2. The method in accordance with claim 1, wherein analyzing includes matching each of said plurality of URLs to a list of pre-identified words corresponding to one of said plurality of classes.

3. The method in accordance with claim 2, further comprising:

adjusting a frequency at which said web crawler crawls certain of said plurality of URLs.

4. The method in accordance with claim 3, wherein adjusting further comprising:

setting said frequency based on said plurality of classes.

5. The method in accordance with claim 4, wherein a score for each of said plurality of URLs is determined by formula as:

score=(α*no of distinct bad prefixes/total no of URLs in site+β*total no of bad URLs/total no of URLs in site)*100.

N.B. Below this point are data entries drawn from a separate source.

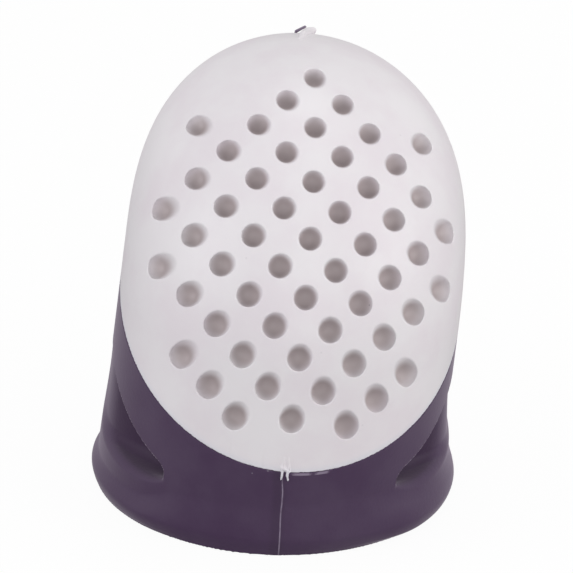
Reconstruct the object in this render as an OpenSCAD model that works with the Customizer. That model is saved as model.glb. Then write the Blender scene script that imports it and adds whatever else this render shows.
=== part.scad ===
// A sewing finger stall in two materials, moulded in two shots.
// A hard white cap covers the fingertip and the pressing face, and a soft purple sleeve
// with a flared rim holds the finger. Front is -Y, up is +Z, the rim stands on Z = 0.
// The stall's form: a circle rises straight from the rim, then its front half swings back
// about a level axis and closes over the fingertip.

/* [Finger stall] */
// Inside radius of the stall, for a medium finger
bore_r = 8.05; // [7:0.05:9.5]
// Thickness of the wall round the finger
wall = 2; // [1.8:0.05:2.6]
// Height at which the straight wall ends and the pressing face bends back
bend_z = 11.7; // [10.5:0.1:15]
// Distance that the axis of the bend lies behind the axis of the stall
bend_back = 4; // [3:0.1:5]
// Radius that rounds the sleeve off at the top of its back
crown_r = 2.4; // [1:0.1:3.5]
// Lean of the soft stall towards +X over its upright rim, as it stands, in degrees
lean = 3.5; // [0:0.1:5]
// Height above the rim's underside about which it leans
lean_z = 4.2; // [3:0.1:5.5]

/* [Rim] */
// How far the rim stands out beyond the wall
rim_out = 0.7; // [0.3:0.05:1.2]
// Radius of the rim's bulging side
rim_bulge_r = 4.2; // [3:0.1:6]
// Radius of the rim's lower edge
rim_edge_r = 0.35; // [0.2:0.05:0.5]
// Width of the lead-in at the mouth
mouth_w = 0.7; // [0.3:0.05:1.2]
// Height of the lead-in at the mouth
mouth_h = 1.3; // [0.8:0.1:2]

/* [Cap border] */
// Height of the cap's lower edge at the front
border_z = 5.5; // [4.6:0.1:7]
// Slope of the cap's edge along the sides, in degrees
border_slope = 32; // [28:0.5:35]
// Where the edge turns up towards the back, measured behind the axis of the stall
border_turn = -1; // [-3:0.1:1]
// Radius of that turn
border_turn_r = 27.4; // [26:0.1:32]

/* [Pits] */
// Reach of each row from the top down, in half pitches to either side of the middle
pit_reach = [0, 1, 4, 3, 4, 5, 4, 5, 4, 3, 4, 3, 2];
// Half of the pitch between the pits of one row
pit_half_pitch = 1.65; // [1.5:0.01:1.7]
// Pitch between the rows
pit_row_pitch = 1.73; // [1.55:0.01:1.8]
// How much wider the outer pits of a row stand
pit_spread = 0.12; // [0:0.01:0.2]
// How much closer the outermost rows stand
pit_squeeze = 0.14; // [0:0.01:0.3]
// Rise of the direction in which the pits are pressed, in degrees
pit_rise = 34.4; // [30:0.1:38]
// Radius of a pit at its mouth in the top row
pit_r_top = 0.66; // [0.5:0.01:0.75]
// Radius of a pit at its mouth in the bottom row
pit_r_low = 0.76; // [0.5:0.01:0.85]
// Depth of a pit
pit_depth = 0.95; // [0.6:0.05:1.1]
// Draft of a pit's side, in degrees
pit_draft = 12; // [6:1:15]

/* [Side scoops] */
// Azimuth of the front end of a scoop, from the front
scoop_azimuth = 43; // [38:0.5:50]
// Height of a scoop's lip at its front end
scoop_z = 4.5; // [4.2:0.1:5]
// Slope of the lip, in degrees
scoop_slope = 31; // [26:0.5:34]
// Radius of a scoop's front end
scoop_end_r = 0.7; // [0.5:0.05:0.9]
// Depth of the middle of that end below the wall's surface
scoop_sink = 0.6; // [0.3:0.05:0.7]
// Direction in which a scoop runs out of the wall, from straight back, in degrees
scoop_turn = 60; // [54:1:66]
// Half angle at which a scoop widens towards the back, in degrees
scoop_widen = 35; // [28:1:36]

/* [Gate mark] */
// Width of the torn gate at the top of the cap
gate_w = 0.9; // [0.5:0.1:1.4]
// Height of the torn gate
gate_h = 0.55; // [0.3:0.05:0.8]

/* [Hidden] */
$fn = 96;
outer_r = bore_r + wall;
rim_r = outer_r + rim_out;
far = 60;
bore_crown_r = crown_r - wall / 10;
crown_share = 0.55;
rim_bulge_x = rim_r - rim_bulge_r;
rim_h = 0.75 * rim_bulge_r;
foot_z = rim_h / 2;
sunk = 4;
border_turn_z = border_z + (border_turn + outer_r) * tan(border_slope);
scoop_l = 1.2 * rim_r;
row_mid = (len(pit_reach) - 1) / 2;
pit_clear = 3.6;

// Where the pressing face lies at a place across it (x) and along it (v), seen in the
// direction of the pits: how far it stands out from the axis of the bend.
function bent(x, v) = sqrt(pow(bend_back + sqrt(pow(outer_r, 2) - pow(x, 2)), 2) - pow(v, 2));
function upright(x, v) =
    (bend_back + v * sin(pit_rise) + sqrt(pow(outer_r, 2) - pow(x, 2))) / cos(pit_rise);
function above_bend(x, v) = v * cos(pit_rise) + bent(x, v) * sin(pit_rise) > 0;
function face_out(x, v) = above_bend(x, v) ? bent(x, v) : upright(x, v);

function pit_x(i) = i * pit_half_pitch + pit_spread * pow(i / 4, 3);
function pit_v(j) = (row_mid - j) * pit_row_pitch - pit_squeeze * pow((row_mid - j) / row_mid, 3);
function pit_r(j) = pit_r_top + (pit_r_low - pit_r_top) * j / (2 * row_mid);

// One half of a disc, to be turned about its flat side.
module half_disc(r) {
    intersection() {
        circle(r);
        translate([0, -r]) square([r, 2 * r]);
    }
}

// The body that the half circle sweeps when it swings about the level axis of the bend.
module bend_sweep(r) {
    translate([0, bend_back, bend_z])
        rotate([0, 90, 0])
            rotate_extrude()
                union() {
                    translate([bend_back, 0]) half_disc(r);
                    translate([0, -r]) square([bend_back, 2 * r]);
                }
}

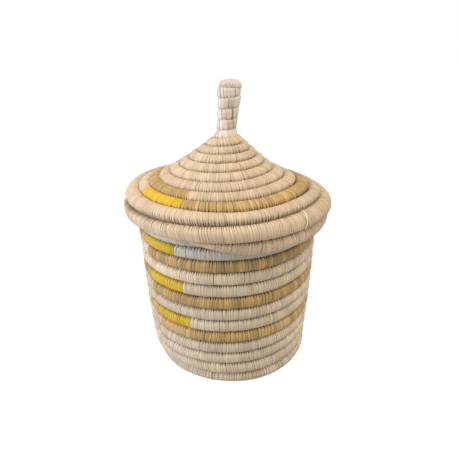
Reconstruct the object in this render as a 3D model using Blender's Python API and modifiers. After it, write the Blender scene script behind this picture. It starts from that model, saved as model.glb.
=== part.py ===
"""Coiled raffia basket with a cone lid, built as the coils that it is sewn from.

One bundle of grass, wrapped in raffia strip, spirals out from the middle of the bottom, turns up at the
foot and climbs to the rim. A second one winds down from the knob over the cone to the brim. Each change
of raffia is a piece of its own. Units are metres, +Z is up, and the front faces -Y. The origin is the
middle of the foot, on the surface that the basket stands on.
"""

import bmesh
import bpy
import numpy as np
from math import ceil, cos, floor, pi, radians, sin
from mathutils import Matrix, Vector

# Coil of the basket
COIL_PITCH = 0.0105        # from one row of the basket to the next
ROW_GAP = 0.0006           # air between two rows of one winding
END_GAP = 0.0005           # air between two lengths that meet end to end
END_RUN = 0.0010           # straight run of a length up to such an end, square to its face
REST_CUT = 0.0005          # depth of the flat that the bottom coil stands on

# Outline of the basket, at the middle of its coil
START_RADIUS = 0.0010      # where the bottom coil begins, before its tapered start is laid outwards
FOOT_RADIUS = 0.0632
FOOT_CORNER = 0.0025       # rounding where the bottom turns up into the wall
LOWER_RADIUS = 0.0663
LOWER_HEIGHT = 0.0340
BELLY_RADIUS = 0.0690
BELLY_HEIGHT = 0.0740
UPPER_RADIUS = 0.0702
UPPER_HEIGHT = 0.1060
RIM_RADIUS = 0.0723
RIM_HEIGHT = 0.1360
FOOT_SHIFT = 0.0030        # the handmade foot stands a little right of the wall's middle
SHIFT_FULL_HEIGHT = 0.0100
SHIFT_END_HEIGHT = 0.0200

# Outline of the lid, at the middle of its coil, with heights above the tip of its last row
LIP_RADIUS = 0.0789
BRIM_RADIUS = 0.0814
BRIM_RISE = 0.0099
BRIM_TOP_RADIUS = 0.0824
BRIM_TOP_RISE = 0.0160
SHOULDER_RADIUS = 0.0768
SHOULDER_RISE = 0.0196
CONE_LOWER_RADIUS = 0.0443
CONE_LOWER_RISE = 0.0338
CONE_UPPER_RADIUS = 0.0212
CONE_UPPER_RISE = 0.0515
NECK_RADIUS = 0.0100
NECK_RISE = 0.0614
KNOB_RADIUS = 0.0041
KNOB_FOOT_RISE = 0.0699
KNOB_TOP_RADIUS = 0.0056
KNOB_TOP_RISE = 0.1064
CONE_SHIFT = -0.0012       # the handmade cone stands a little left of the brim's middle
NECK_SHIFT = -0.0008       # its knob a little more
KNOB_SHIFT = 0.0020        # and leans back to the right at its top

# Thickness of the lid's coil
TAIL_COIL = 0.0120         # along its tail
THIN_EDGE_COIL = 0.0103
EDGE_COIL = 0.0113
FRONT_BRIM_COIL = 0.0104
BRIM_COIL = 0.0122
SHOULDER_COIL = 0.0091
CONE_COIL = 0.0102
UPPER_CONE_COIL = 0.0085
KNOB_COIL = 0.0074

# Cap over the start of the lid's coil
CAP_RADIUS = 0.0092
CAP_HEIGHT = 0.0068
CAP_GAP = 0.0003
CAP_SQUARENESS_SHARE = 0.4
CAP_STEPS = 7
CAP_SIDES = 20

# Loose strand bound round the brim, with its angles measured from straight out, up over the coil
STRAND_WIDTH = 0.0019
STRAND_THICKNESS = 0.0005
STRAND_GAP = 0.0003
STRAND_FROM = radians(-60)
STRAND_TO = radians(100)
STRAND_STEPS = 10

# How the lid sits on the basket
SEAT_GAP = 0.0001
LID_TILT = radians(1.45)
LID_TILT_ANGLE = radians(26)     # way that it is lowest, from the front to the right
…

6. The method in accordance with claim 5, performing said action further comprising:

blocking said web crawler from crawling a certain URL when determined, based in part on said count of distinct prefixes and said plurality of URLs, that said certain URL is a pornography website.

7. The method in accordance with claim 5, wherein said actions includes blocking said web crawler.

8. The method in accordance with claim 5, wherein said actions includes implementing an alternative said web crawler policy.

9. The method in accordance with claim 5, wherein said method assumes 64K unique prefixes to be the maximum count of interest.

10. The method in accordance with claim 9, wherein said method assumes use of four bytes of bit vector (32 bits) to store said count of distinct prefixes.

11. The method in accordance with claim 10, wherein said method assumes breaking said count of distinct prefixes 32 bits into 16 groups of two bits.

12. The method in accordance with claim 11, wherein said frequency is greater than six months.

13. The method in accordance with claim 12, wherein said list of pre-identified words includes pornography, archive, obituary, sports news, business news, politics, and terrorism.